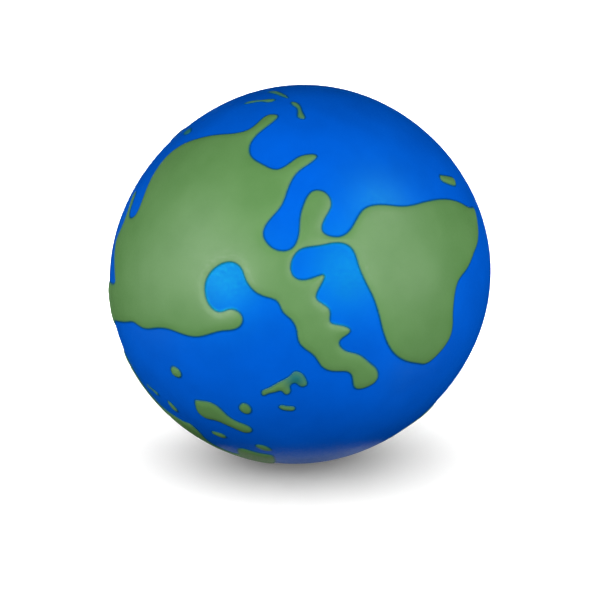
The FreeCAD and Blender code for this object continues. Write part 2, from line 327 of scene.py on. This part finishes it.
core = {                      # a ball of foam with its cut bubbles open
    "columns": 240,
    "rows": 120,
    "cells": 900,             # bubbles cut open on its surface, drawn far coarser than the real foam's
    "cellWidth": 2.6,
    "cellDepth": 0.35,
    "cellScatter": 0.022,     # how far a bubble strays from its even place, in radii
    "seed": 7,
    "clearance": 0.05,        # between the highest foam and the inside of the skin
}


def ballGrid(columns, rows):
    # directions on a grid of longitude and latitude with a single point at each pole, and its faces
    longitude = np.arange(columns) * 2 * math.pi / columns
    latitude = (np.arange(1, rows) / rows - 0.5) * math.pi
    longitude, latitude = np.meshgrid(longitude, latitude)
    grid = np.stack([np.cos(latitude) * np.cos(longitude), np.cos(latitude) * np.sin(longitude),
                     np.sin(latitude)], axis=2).reshape(-1, 3)
    directions = np.concatenate([grid, [[0, 0, -1], [0, 0, 1]]])
    index = np.arange(len(grid)).reshape(rows - 1, columns)
    right = np.roll(index, -1, axis=1)
    quads = np.stack([index[:-1], right[:-1], right[1:], index[1:]], axis=2).reshape(-1, 4)
    south = np.stack([right[0], index[0], np.full(columns, len(grid))], axis=1)
    north = np.stack([index[-1], right[-1], np.full(columns, len(grid) + 1)], axis=1)
    return directions, quads.tolist() + south.tolist() + north.tolist()


def openCells(directions):
    # depth of the nearest cut bubble: a bowl of depth (1 - (distance / half width) squared), never below 0
    scatter = np.random.default_rng(core["seed"]).normal(0, core["cellScatter"], (core["cells"], 3))
    middles = spreadPoints(core["cells"]) + scatter
    middles /= np.linalg.norm(middles, axis=1)[:, None]
    nearest = np.empty(len(directions))
    for first in range(0, len(directions), 4000):
        near = (directions[first:first + 4000] @ middles.T).max(axis=1)
        nearest[first:first + 4000] = np.arccos(np.clip(near, -1, 1)) * coreRadius
    return core["cellDepth"] * np.clip(1 - (nearest / (core["cellWidth"] / 2))**2, 0, 1)


coreDirections, coreFaces = ballGrid(core["columns"], core["rows"])
coreHeights = coreRadius - seaRadius - core["clearance"] - openCells(coreDirections)
corePoints = onBall(coreDirections, coreHeights, flat=False)
corePoints[:, 2] = np.maximum(corePoints[:, 2], coreLow[2] + core["clearance"])
foamCore = newPiece("foamCore", corePoints, coreFaces)
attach(foamCore, ballBody)
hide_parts("foam_core")
print("foam core made")

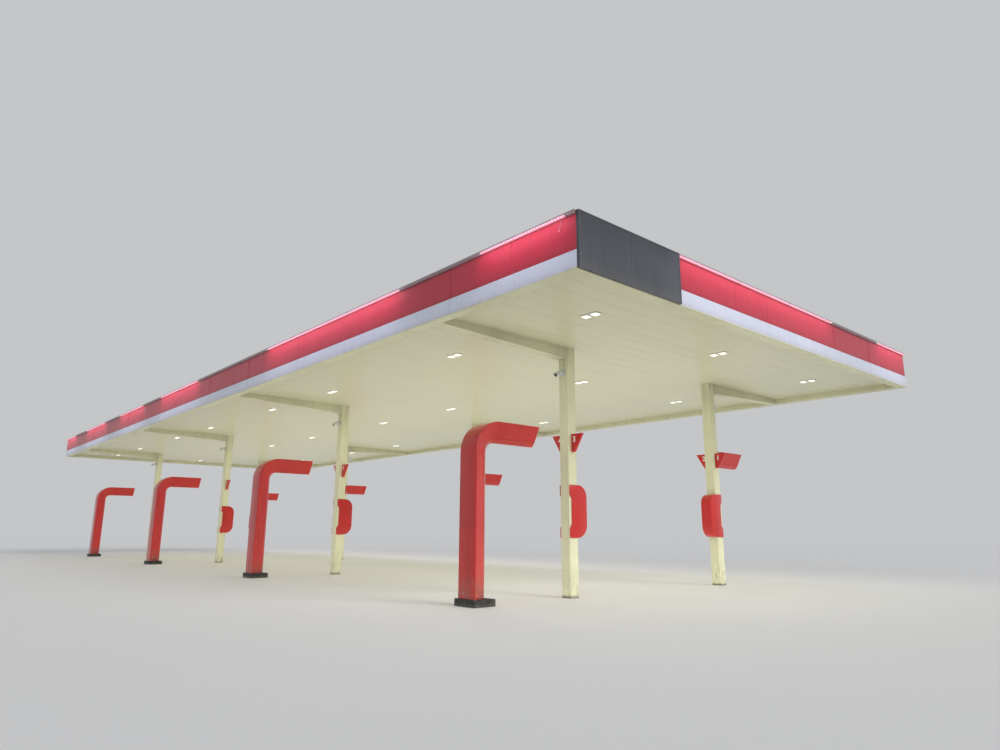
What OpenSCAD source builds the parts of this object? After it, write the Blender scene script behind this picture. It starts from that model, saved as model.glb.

What the exercise asks: Using the entries above, quote each line verbatim from the first through the line that contains "return directions, quads.tolist()".

Solved problem:
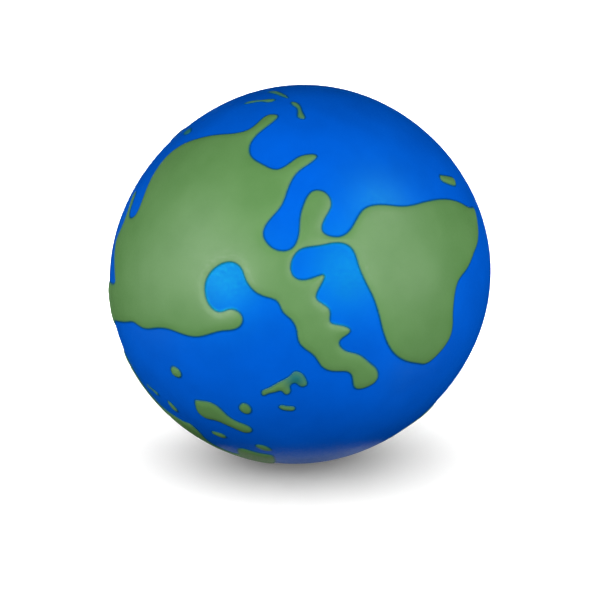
The FreeCAD and Blender code for this object continues. Write part 2, from line 327 of scene.py on. This part finishes it.
core = {                      # a ball of foam with its cut bubbles open
    "columns": 240,
    "rows": 120,
    "cells": 900,             # bubbles cut open on its surface, drawn far coarser than the real foam's
    "cellWidth": 2.6,
    "cellDepth": 0.35,
    "cellScatter": 0.022,     # how far a bubble strays from its even place, in radii
    "seed": 7,
    "clearance": 0.05,        # between the highest foam and the inside of the skin
}


def ballGrid(columns, rows):
    # directions on a grid of longitude and latitude with a single point at each pole, and its faces
    longitude = np.arange(columns) * 2 * math.pi / columns
    latitude = (np.arange(1, rows) / rows - 0.5) * math.pi
    longitude, latitude = np.meshgrid(longitude, latitude)
    grid = np.stack([np.cos(latitude) * np.cos(longitude), np.cos(latitude) * np.sin(longitude),
                     np.sin(latitude)], axis=2).reshape(-1, 3)
    directions = np.concatenate([grid, [[0, 0, -1], [0, 0, 1]]])
    index = np.arange(len(grid)).reshape(rows - 1, columns)
    right = np.roll(index, -1, axis=1)
    quads = np.stack([index[:-1], right[:-1], right[1:], index[1:]], axis=2).reshape(-1, 4)
    south = np.stack([right[0], index[0], np.full(columns, len(grid))], axis=1)
    north = np.stack([index[-1], right[-1], np.full(columns, len(grid) + 1)], axis=1)
    return directions, quads.tolist() + south.tolist() + north.tolist()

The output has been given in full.